Aubin was re-elected in the 1960 municipal election, winning 2,425 votes, getting the second seat. He won nearly 500 votes more than the third place candidate, Lucien Vincent. Following his election, he was appointed to the city's traffic and air pollution control committees. He was also named to the board of directors of the Central Canada Exhibition Association.

On November 6, 1962, Aubin announced his intention to run for re-election in the 1962 municipal election. On election day, Aubin lost his seat to Ralph Brunet, his brother-in-law. He won 2,236 votes, over 700 behind Brunet who won the second seat. Aubin blamed his loss on "[b]etter organization" by Brunet. It was the first electoral loss for Aubin, who ended his term as the second longest sitting member on council, behind his seatmate Jules Morin. Following his loss, he announced his retirement from municipal politics.

==Post defeat==
When Aubin's old seatmate Jules Morin was appointed to the city's Board of Control in 1963, Aubin was considered by council as a possible replacement to take Morin's seat. He won the endorsement of the French Canadian Chamber of Commerce in his bid. When it came a to a council a vote, he lost to former alderman Cecile O'Regan on the first ballot.

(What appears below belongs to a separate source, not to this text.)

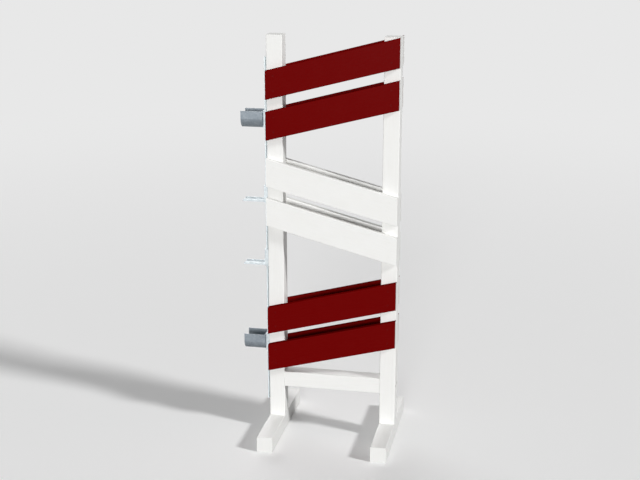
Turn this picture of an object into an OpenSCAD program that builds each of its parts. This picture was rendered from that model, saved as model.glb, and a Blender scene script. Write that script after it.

In mid-November 1964, Aubin announced he would be running to get his old seat back in the 1964 municipal election. In the election, he came out in favour of Sunday sport, which was one of the referendum questions put up to voters, stating "I'd rather see a father take his sons to a baseball game than to a beach where they might see topless bathing suits". He also ran on a new coliseum, and a skating arena for the ward. He claimed that the ward's councillors 'hardly did anything' in the previous term. On election day, Aubin won 1,920 votes, nearly 2,000 votes behind Ralph Brunet, who was re-elected to the ward's second seat.

There were rumours he would run in the 1966 election in Rideau Ward, but he ultimately did not do so.

He died in 1968, and was interred at Notre Dame Cemetery.